DO THIS:
Output all lines exactly, with nothing added or dropped.

#### INPUT DATA ####

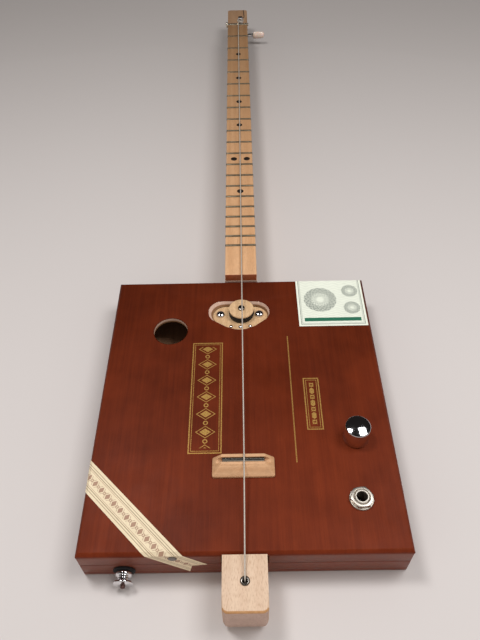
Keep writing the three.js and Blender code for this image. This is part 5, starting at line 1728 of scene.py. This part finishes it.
@dataclass
class Pickup:
    """The wooden pickup under the lid's opening: plate, coil, cap, pole screw, pan screws and rivets."""

    finishes: Finishes
    middle: Pair = (0.0, 78.0)
    plate: tuple[float, float, float, float] = (-23.4, 21.2, 55.5, 86.5)
    plate_z: Pair = (23.4, 25.8)
    plate_corner: float = 6.0
    coil_radius: float = 9.75
    coil_top: float = 30.7
    cap_radius: float = 9.6
    cap_top: float = 32.4
    pole_top: float = 34.0
    screws: tuple[Pair, Pair] = PICKUP_SCREWS
    screw_bore: float = 1.7
    screw_radius: float = 3.35
    screw_height: float = 2.2
    screw_length: float = 11.0
    rivets: tuple[Pair, Pair, Pair] = ((-8.2, 65.1), (-1.0, 64.6), (6.6, 65.2))

    def wooden_plate(self) -> Thing:
        """Make the plate with its screw holes."""
        plate = draw_out("pickup_base", rounded_box(*self.plate, self.plate_corner), Line.UP, *self.plate_z)
        soften(plate, 0.4, 3)
        for x, y in self.screws:
            bore(plate, (x, y, self.plate_z[0] - 2), self.screw_bore, 0, 6, steps=24)
        return smooth(plate)

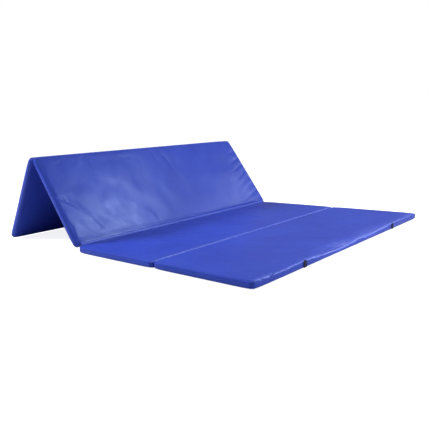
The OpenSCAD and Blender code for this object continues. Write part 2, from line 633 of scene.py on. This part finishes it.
def vinyl():
    n = Nodes("coated_vinyl")
    cloud = n.noise(3.0, 2.0)
    mottle = n.noise(38.0, 4.0)
    shade = n.math("ADD", n.math("MULTIPLY", cloud, 0.8), n.math("MULTIPLY", mottle, 0.2))
    tone = n.ramp(shade, [(0.35, (0.024, 0.049, 0.395)), (0.65, (0.029, 0.060, 0.455))])
    grain = n.cells(950.0)
    weave = n.noise(420.0, 3.0, 0.6)
    loose = n.noise(4.0, 1.0, 0.4)
    normal = n.bump(loose, 0.013, 0.25)
    ripple = n.noise(26.0, 2.0)
    normal = n.bump(ripple, 0.0012, 0.25, normal)
    normal = n.bump(weave, 0.00020, 0.15, normal)
    normal = n.bump(grain, 0.00020, 0.15, normal)
    # Painted highlight: rims, hinge folds and crumples are mixed toward a lighter blue by the per-vertex
    # share, with a little real edge wear on the other rims
    lit_and_rubbed = n.add("ShaderNodeAttribute", attribute_name="lit_and_worn").outputs["Fac"]
    lit_and_rubbed = n.math("MULTIPLY", lit_and_rubbed, n.between(n.noise(60.0, 4.0, 0.6), 0.3, 0.6, 0.6, 1.0))
    tone = n.mix(lit_and_rubbed, tone, (0.115, 0.175, 0.72, 1.0))
    scuff = n.noise(11.0, 6.0, 0.65)
    rough = n.between(scuff, 0.35, 0.7, 0.30, 0.42)
    n.shader.inputs["Specular IOR Level"].default_value = 0.46
    n.shader.inputs["Specular Tint"].default_value = (0.43, 0.61, 1.0, 1.0)
    return n.set(color=tone, roughness=rough, normal=normal)


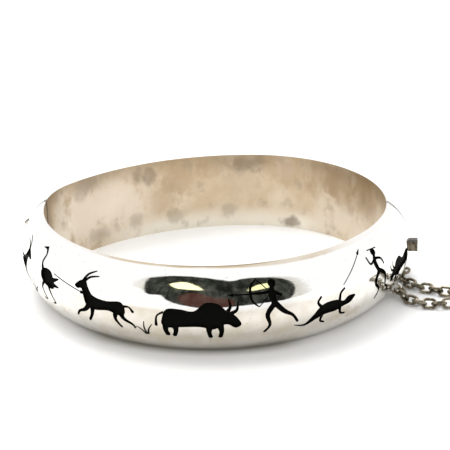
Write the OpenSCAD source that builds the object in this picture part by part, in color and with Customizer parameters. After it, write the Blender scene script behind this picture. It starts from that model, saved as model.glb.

####

TASK RESULT:
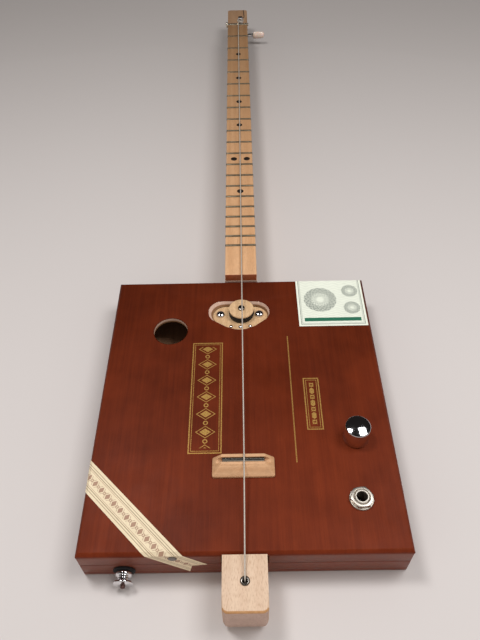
Keep writing the three.js and Blender code for this image. This is part 5, starting at line 1728 of scene.py. This part finishes it.
@dataclass
class Pickup:
    """The wooden pickup under the lid's opening: plate, coil, cap, pole screw, pan screws and rivets."""

    finishes: Finishes
    middle: Pair = (0.0, 78.0)
    plate: tuple[float, float, float, float] = (-23.4, 21.2, 55.5, 86.5)
    plate_z: Pair = (23.4, 25.8)
    plate_corner: float = 6.0
    coil_radius: float = 9.75
    coil_top: float = 30.7
    cap_radius: float = 9.6
    cap_top: float = 32.4
    pole_top: float = 34.0
    screws: tuple[Pair, Pair] = PICKUP_SCREWS
    screw_bore: float = 1.7
    screw_radius: float = 3.35
    screw_height: float = 2.2
    screw_length: float = 11.0
    rivets: tuple[Pair, Pair, Pair] = ((-8.2, 65.1), (-1.0, 64.6), (6.6, 65.2))

    def wooden_plate(self) -> Thing:
        """Make the plate with its screw holes."""
        plate = draw_out("pickup_base", rounded_box(*self.plate, self.plate_corner), Line.UP, *self.plate_z)
        soften(plate, 0.4, 3)
        for x, y in self.screws:
            bore(plate, (x, y, self.plate_z[0] - 2), self.screw_bore, 0, 6, steps=24)
        return smooth(plate)

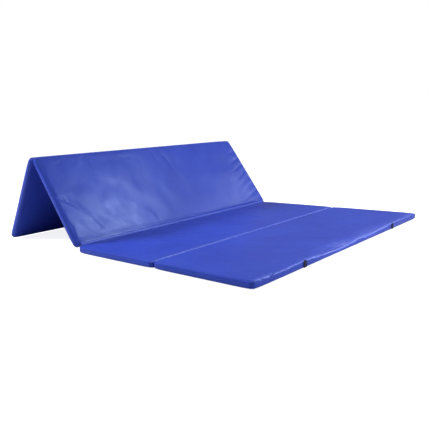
The OpenSCAD and Blender code for this object continues. Write part 2, from line 633 of scene.py on. This part finishes it.
def vinyl():
    n = Nodes("coated_vinyl")
    cloud = n.noise(3.0, 2.0)
    mottle = n.noise(38.0, 4.0)
    shade = n.math("ADD", n.math("MULTIPLY", cloud, 0.8), n.math("MULTIPLY", mottle, 0.2))
    tone = n.ramp(shade, [(0.35, (0.024, 0.049, 0.395)), (0.65, (0.029, 0.060, 0.455))])
    grain = n.cells(950.0)
    weave = n.noise(420.0, 3.0, 0.6)
    loose = n.noise(4.0, 1.0, 0.4)
    normal = n.bump(loose, 0.013, 0.25)
    ripple = n.noise(26.0, 2.0)
    normal = n.bump(ripple, 0.0012, 0.25, normal)
    normal = n.bump(weave, 0.00020, 0.15, normal)
    normal = n.bump(grain, 0.00020, 0.15, normal)
    # Painted highlight: rims, hinge folds and crumples are mixed toward a lighter blue by the per-vertex
    # share, with a little real edge wear on the other rims
    lit_and_rubbed = n.add("ShaderNodeAttribute", attribute_name="lit_and_worn").outputs["Fac"]
    lit_and_rubbed = n.math("MULTIPLY", lit_and_rubbed, n.between(n.noise(60.0, 4.0, 0.6), 0.3, 0.6, 0.6, 1.0))
    tone = n.mix(lit_and_rubbed, tone, (0.115, 0.175, 0.72, 1.0))
    scuff = n.noise(11.0, 6.0, 0.65)
    rough = n.between(scuff, 0.35, 0.7, 0.30, 0.42)
    n.shader.inputs["Specular IOR Level"].default_value = 0.46
    n.shader.inputs["Specular Tint"].default_value = (0.43, 0.61, 1.0, 1.0)
    return n.set(color=tone, roughness=rough, normal=normal)


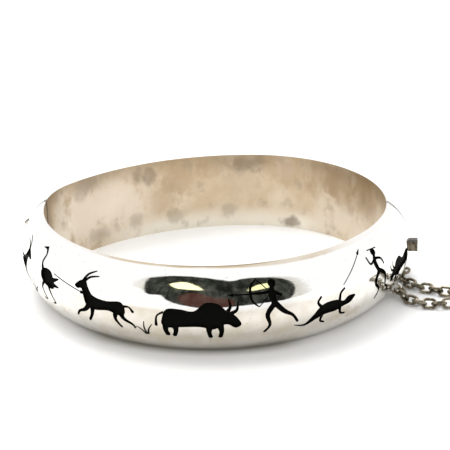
Write the OpenSCAD source that builds the object in this picture part by part, in color and with Customizer parameters. After it, write the Blender scene script behind this picture. It starts from that model, saved as model.glb.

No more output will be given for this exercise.